Wednesday, March 15, 2006

Book: Aspects of the Novel by E.M. Forster

Reading E.M. Forster's Aspects of the Novel. It is a series of lectures given in Trinity College, Cambridge, in the spring of 1927. Reminds me of the essays read by Virginia Woolf to the Arts Society at Newnham and the Odtaa at Girton in October, 1928, published as the acclaimed A Room of One's Own. Similar period and both literature critics. Forster divides novels into several aspects: the story, people, the plot, fantasy, prophecy, and pattern and rhythm. I just finished the people chapter. He is sometimes insightful but other times tedious and had the marks of the time. For people, some characters are flat and some are round. All Dickens characters are flat, and most Austen characters are round. "The characters in Jane Austen give us a slightly new pleasure each time they come in, as opposed to the merely repetitive pleasure that is caused by a character in Dickens. They combine so well in a conversation, and draw one another out without seeming to do so, and never perform. Unlike Dickens, she was a real artist, she never stooped to caricature, etc. Her characters though smaller than his are more highly organized. They function all round, and even if her plot made greater demands on them than it does, they would still be adequate.
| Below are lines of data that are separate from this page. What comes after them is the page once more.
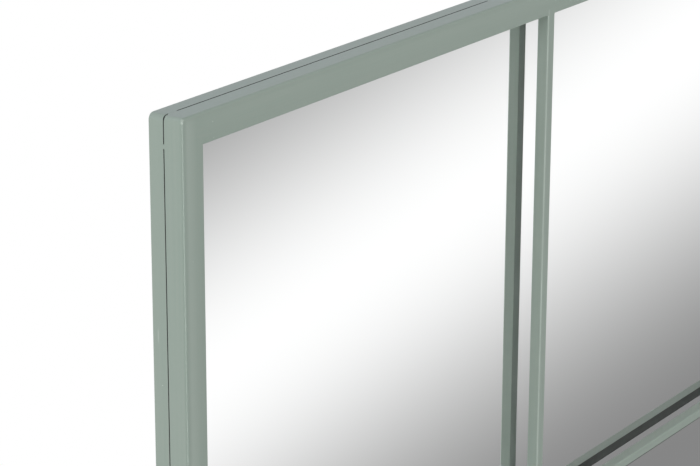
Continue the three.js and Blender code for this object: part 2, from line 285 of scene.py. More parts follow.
def transom_tones(m, base, x, y, z, inside):
    """The transoms: a little paler on top, and thin paint on their backs and lower front edges."""
    between = m.times(inside, m.over(m.size(x), MULLION_CLEAR))
    thin = m.times(m.span(y, (BAR_BACK_Y - 0.3) * MM, (BAR_BACK_Y - 0.1) * MM), 0.85)
    pale = 0.0
    for row in ROWS:
        rise = m.minus(z, row * MM)
        edge = m.times(m.span(rise, 0.0010, 0.0016, 1.0, 0.0), m.over(rise, -0.0006))
        thin = m.most(thin, m.times(edge, 0.97))
        upper = m.times(m.span(rise, 0.0072, 0.0079), m.under(rise, 0.0090))
        pale = m.most(pale, m.times(upper, 0.20))
    base = m.mix(m.times(pale, between), base, PALE_PAINT)
    return m.mix(m.times(thin, between), base, THIN_PAINT)


def unpainted_seam(m, base, y, from_side, from_top, inner):
    """Dark in the seam, wider on the rails and widest where it gapes at a corner."""
    apart = m.size(m.minus(y, SEAM_MIDDLE * MM))
    on_rail = m.under(from_top, from_side)
    gape = m.times(
        m.span(from_side, 0.0040, 0.0050, 1.0, 0.0), m.span(from_top, 0.0018, 0.0034, 1.0, 0.0),
    )
    apart = m.minus(apart, m.most(m.times(on_rail, 0.00018), m.times(gape, 0.00050)))
    bare = m.times(m.span(apart, 0.00030, 0.00042, 1.0, 0.0), m.under(inner, 0.004))
    return m.mix(bare, base, BARE_SEAM)


def sage_paint(name, bare_seam):
    """Satin sage paint on steel: soft clouding, faint streaks along each tube, dust specks.
    With bare_seam, no paint has reached into the seam between the two frames."""
    m = Material(name, roughness=0.42)
    m.shader.inputs["IOR"].default_value = 1.6
    cloud = m.noise(m.place, 11.0, 2.0)
    mottle = m.noise(m.place, 330.0, 2.0)
    streak = m.noise(m.scaled(m.surface, (7.0, 520.0, 1.0)), 1.0, 2.0, 0.6)
    broad = m.noise(m.scaled(m.surface, (3.0, 130.0, 1.0)), 1.0, 1.0)
    tone = m.plus(m.times(cloud, 0.35), m.times(streak, 0.40))
    tone = m.plus(tone, m.times(mottle, 0.20))
    tone = m.plus(tone, m.times(broad, 0.20))
    base = m.mix(m.span(tone, 0.36, 0.80), PAINT_LOW, PAINT_HIGH)
    x, y, z = m.split(m.place)
    from_side = m.minus(HALF_W * MM, m.size(x))
    from_top = m.minus(HALF_H * MM, m.size(z))
    inner = m.least(from_side, from_top)
    inside = m.over(inner, (FACE + 0.1) * MM)
    pale = m.most(pale_spots(m), pale_lines(m, y, from_side, from_top, inside))
    base = m.mix(pale, base, PALE_PAINT)
    base = transom_tones(m, base, x, y, z, inside)
    if bare_seam:
        base = unpainted_seam(m, base, y, from_side, from_top, inner)
    m.colour(base)
    m.roughness(m.span(m.plus(cloud, mottle), 0.6, 1.4, 0.37, 0.47))
    peel = m.noise(m.place, 760.0, 1.0)
    height = m.plus(m.times(peel, 0.5), m.times(streak, 0.6))
    height = m.plus(height, m.times(m.noise(m.place, 55.0, 1.0), 1.2))
    m.bump(height, 0.00006, 0.55)
    return m.material


def silvered_glass():
    """A clear mirror, seen as its silvered face."""
    m = Material("silvered_glass", roughness=0.0, metallic=1.0)
    haze = m.noise(m.place, 2.5, 1.0)
    m.colour(m.mix(haze, rgb(0.806, 0.810, 0.809), rgb(0.814, 0.817, 0.816)))
    return m.material


def zinc(name="zinc_plate", grain=(60.0, 60.0, 900.0)):
    """Bright zinc plate: a cool grey with a faint yellow and blue bloom and fine rolling marks."""
    m = Material(name, roughness=0.32, metallic=1.0)
    bloom = m.noise(m.place, 95.0, 2.0)
    rolled = m.noise(m.scaled(m.place, grain), 1.0, 3.0, 0.6)
    base = m.mix(m.span(bloom, 0.36, 0.64), rgb(0.56, 0.59, 0.64), rgb(0.66, 0.64, 0.56))
    m.colour(m.mix(m.span(rolled, 0.35, 0.75), base, rgb(0.47, 0.48, 0.50)))
    m.roughness(m.span(m.plus(rolled, bloom), 0.7, 1.3, 0.24, 0.46))
    m.bump(rolled, 0.00004, 0.6)
    return m.material


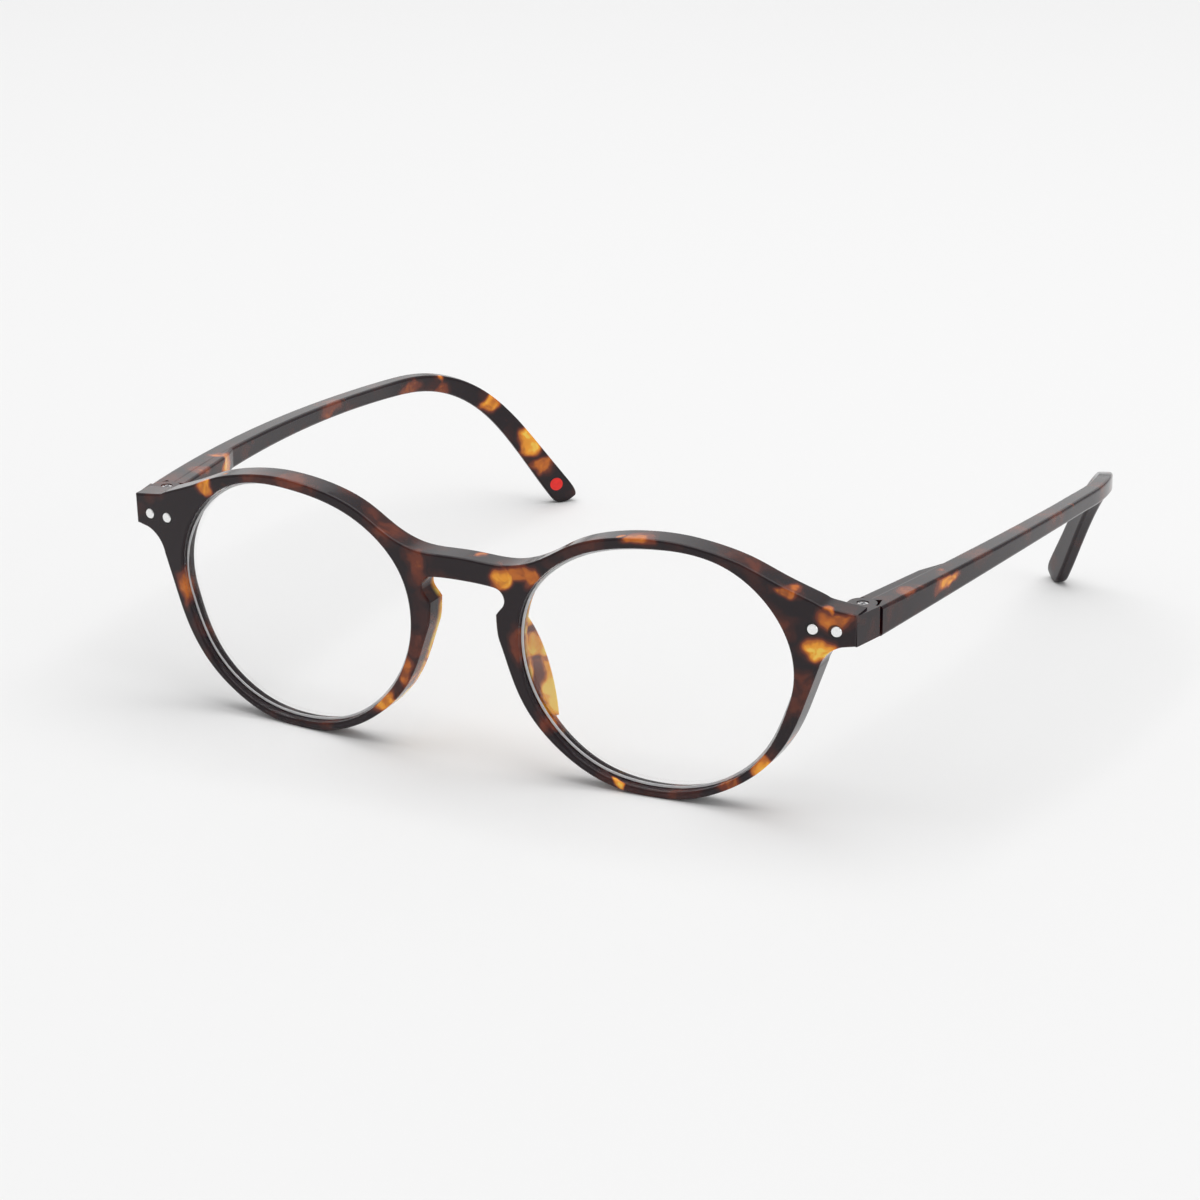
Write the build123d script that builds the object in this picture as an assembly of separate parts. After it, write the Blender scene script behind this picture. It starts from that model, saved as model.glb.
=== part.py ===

All the Jane Austen characters are ready for an extended life, for a life which the scheme of her books seldom requires them to lead, and that is why they lead their actual lives so satisfactorily." He went on analyzing one sentence in Mansfield Park:

"Lady Bertram did not think deeply, but, guided by Sir Thomas, she thought justly on all important points, and she saw therefore in all its enormity, what had happened, and neither endeavoured herself, nor required Fanny to advise her, to think little of guilt and infamy."

I think of Jin Yong's novels. All his characters are FLAT.